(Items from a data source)
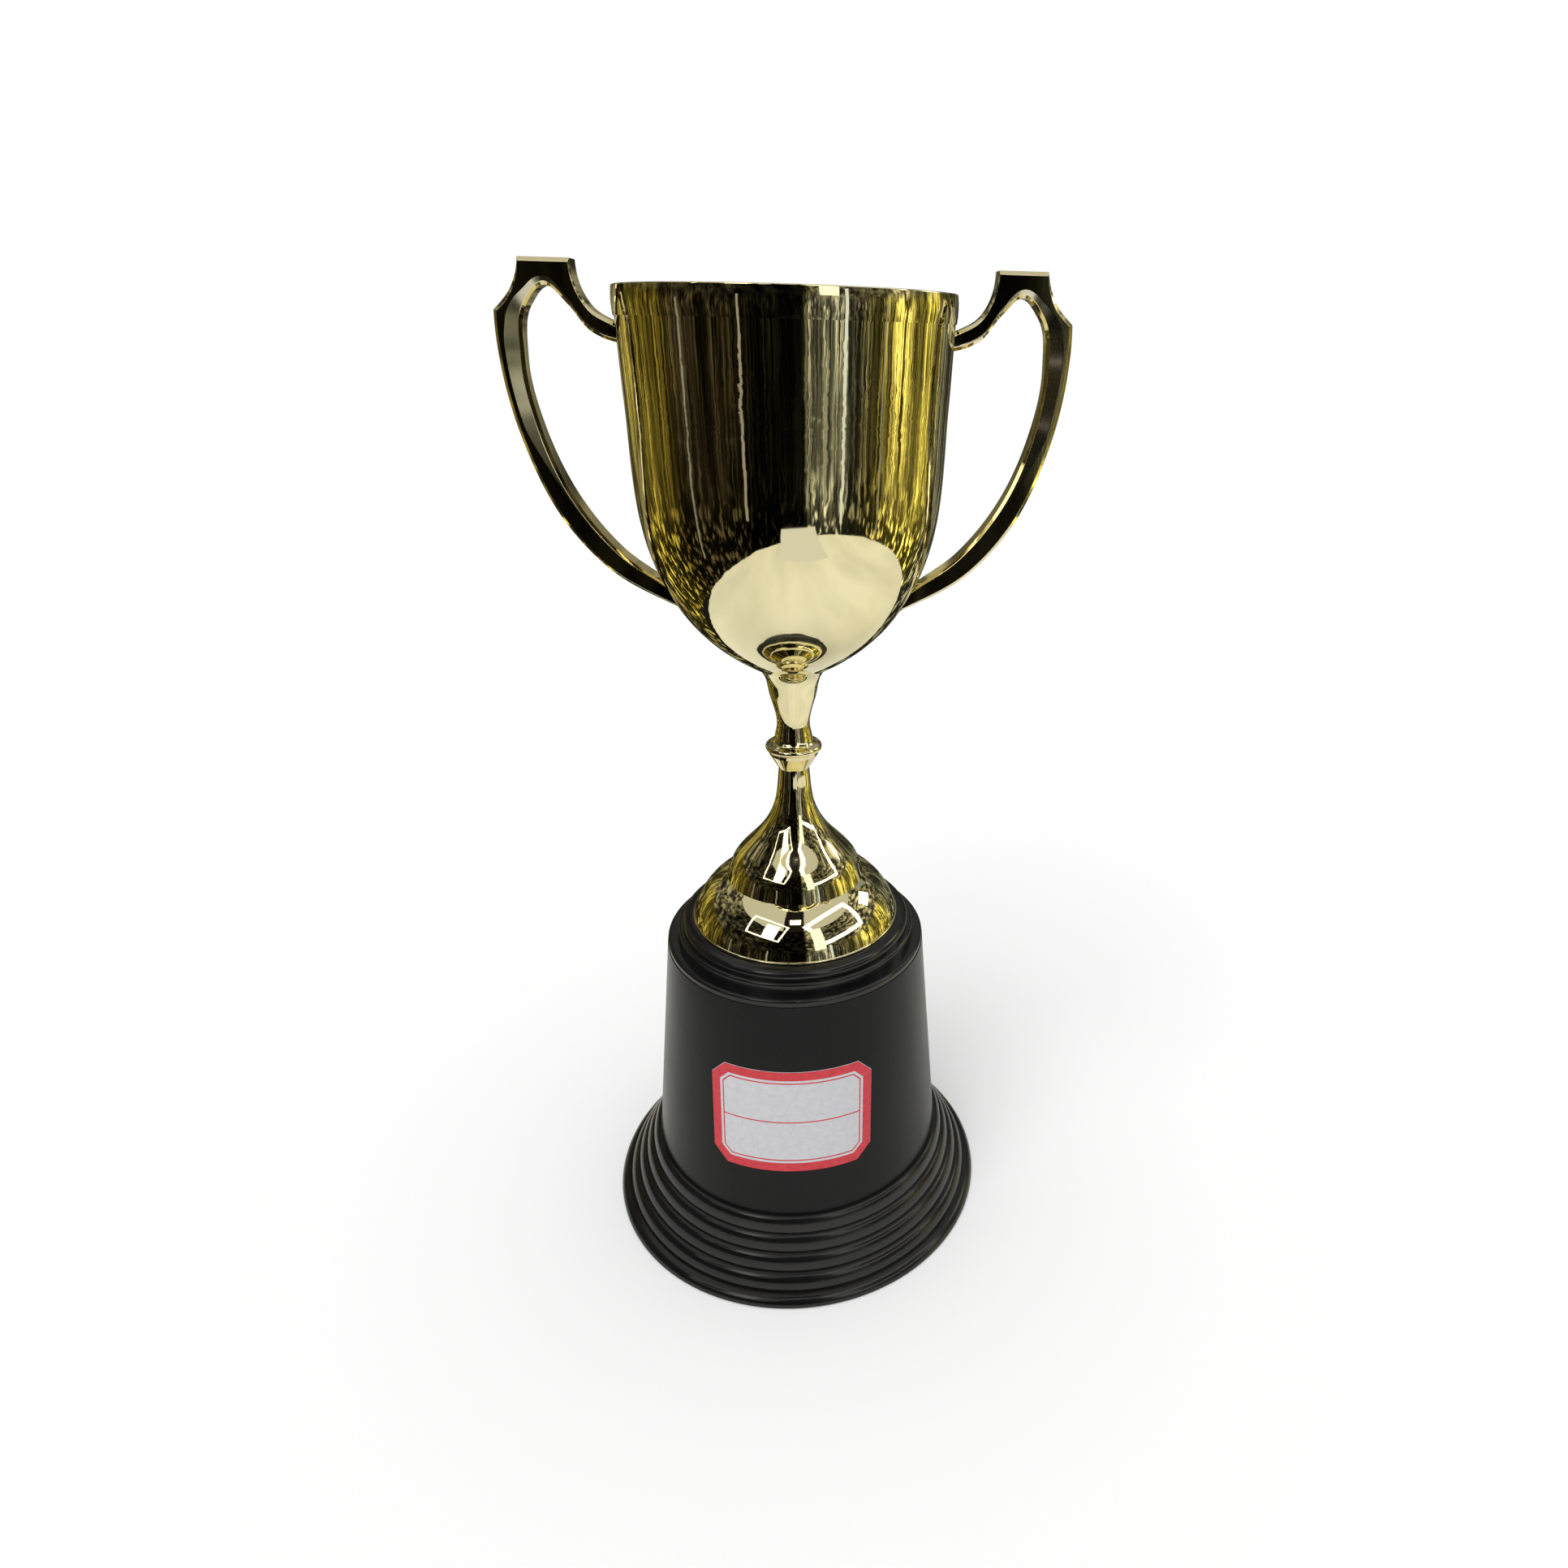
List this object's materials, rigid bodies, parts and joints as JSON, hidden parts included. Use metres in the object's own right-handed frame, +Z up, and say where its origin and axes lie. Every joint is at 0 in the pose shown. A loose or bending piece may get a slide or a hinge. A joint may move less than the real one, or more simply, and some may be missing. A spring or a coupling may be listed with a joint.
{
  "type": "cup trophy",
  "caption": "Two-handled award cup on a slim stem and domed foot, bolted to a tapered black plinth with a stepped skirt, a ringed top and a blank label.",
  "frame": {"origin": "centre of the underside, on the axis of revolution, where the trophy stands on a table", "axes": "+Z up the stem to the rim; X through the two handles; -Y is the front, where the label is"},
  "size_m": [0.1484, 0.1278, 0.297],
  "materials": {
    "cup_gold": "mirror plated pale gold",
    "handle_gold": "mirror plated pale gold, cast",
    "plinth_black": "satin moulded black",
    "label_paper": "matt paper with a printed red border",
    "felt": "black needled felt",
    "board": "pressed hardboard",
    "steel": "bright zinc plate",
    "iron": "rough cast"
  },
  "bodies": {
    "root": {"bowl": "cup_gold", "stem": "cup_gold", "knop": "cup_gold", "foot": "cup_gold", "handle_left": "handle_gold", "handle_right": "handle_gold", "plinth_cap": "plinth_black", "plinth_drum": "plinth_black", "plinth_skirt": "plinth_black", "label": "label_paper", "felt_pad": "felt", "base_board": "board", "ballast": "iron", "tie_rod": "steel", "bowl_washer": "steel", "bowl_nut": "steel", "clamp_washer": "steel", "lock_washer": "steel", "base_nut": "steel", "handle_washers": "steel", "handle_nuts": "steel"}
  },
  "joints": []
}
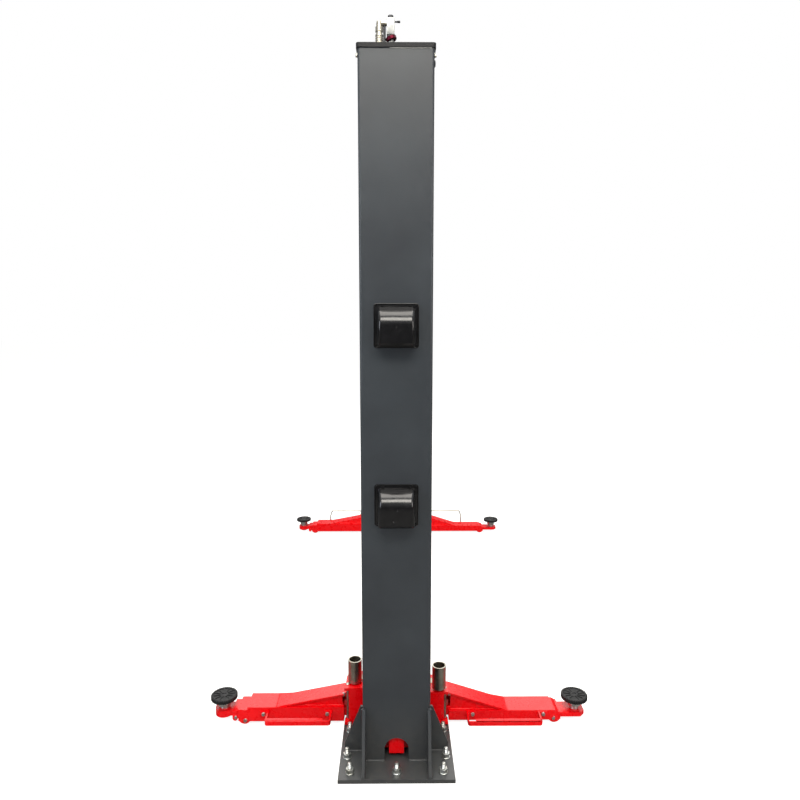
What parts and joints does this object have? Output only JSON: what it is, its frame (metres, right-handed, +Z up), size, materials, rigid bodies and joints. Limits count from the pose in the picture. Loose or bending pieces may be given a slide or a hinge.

■ **Given instruction**: Copy out the data shown above without altering anything.

■ **Written solution**:
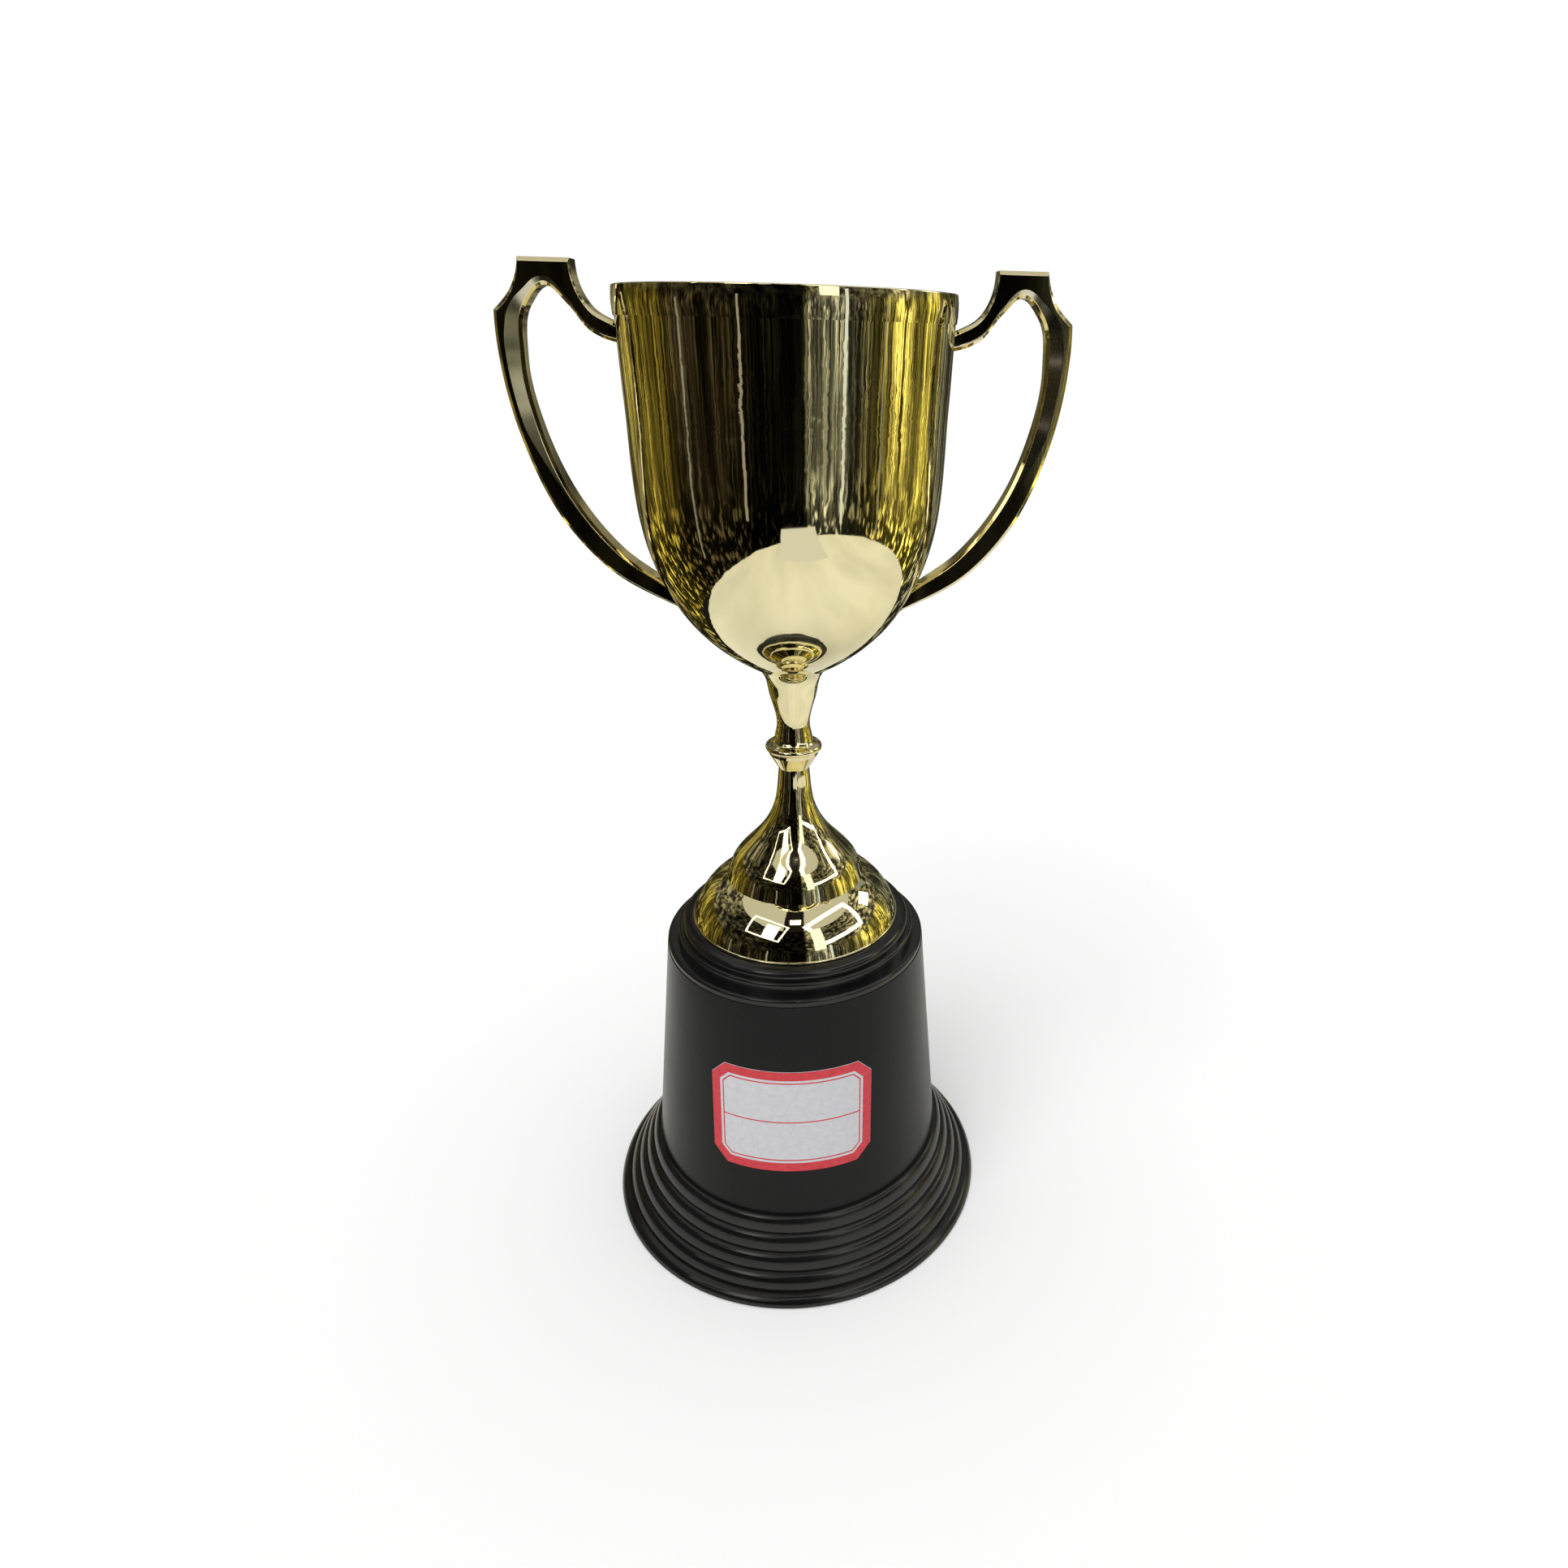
List this object's materials, rigid bodies, parts and joints as JSON, hidden parts included. Use metres in the object's own right-handed frame, +Z up, and say where its origin and axes lie. Every joint is at 0 in the pose shown. A loose or bending piece may get a slide or a hinge. A joint may move less than the real one, or more simply, and some may be missing. A spring or a coupling may be listed with a joint.
{
  "type": "cup trophy",
  "caption": "Two-handled award cup on a slim stem and domed foot, bolted to a tapered black plinth with a stepped skirt, a ringed top and a blank label.",
  "frame": {"origin": "centre of the underside, on the axis of revolution, where the trophy stands on a table", "axes": "+Z up the stem to the rim; X through the two handles; -Y is the front, where the label is"},
  "size_m": [0.1484, 0.1278, 0.297],
  "materials": {
    "cup_gold": "mirror plated pale gold",
    "handle_gold": "mirror plated pale gold, cast",
    "plinth_black": "satin moulded black",
    "label_paper": "matt paper with a printed red border",
    "felt": "black needled felt",
    "board": "pressed hardboard",
    "steel": "bright zinc plate",
    "iron": "rough cast"
  },
  "bodies": {
    "root": {"bowl": "cup_gold", "stem": "cup_gold", "knop": "cup_gold", "foot": "cup_gold", "handle_left": "handle_gold", "handle_right": "handle_gold", "plinth_cap": "plinth_black", "plinth_drum": "plinth_black", "plinth_skirt": "plinth_black", "label": "label_paper", "felt_pad": "felt", "base_board": "board", "ballast": "iron", "tie_rod": "steel", "bowl_washer": "steel", "bowl_nut": "steel", "clamp_washer": "steel", "lock_washer": "steel", "base_nut": "steel", "handle_washers": "steel", "handle_nuts": "steel"}
  },
  "joints": []
}
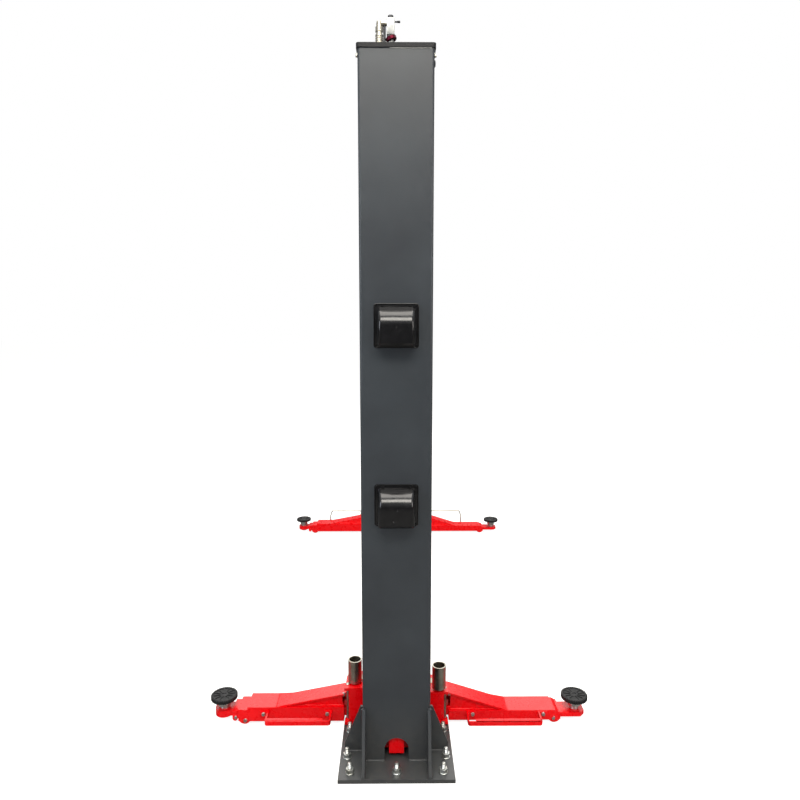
What parts and joints does this object have? Output only JSON: what it is, its frame (metres, right-handed, +Z up), size, materials, rigid bodies and joints. Limits count from the pose in the picture. Loose or bending pieces may be given a slide or a hinge.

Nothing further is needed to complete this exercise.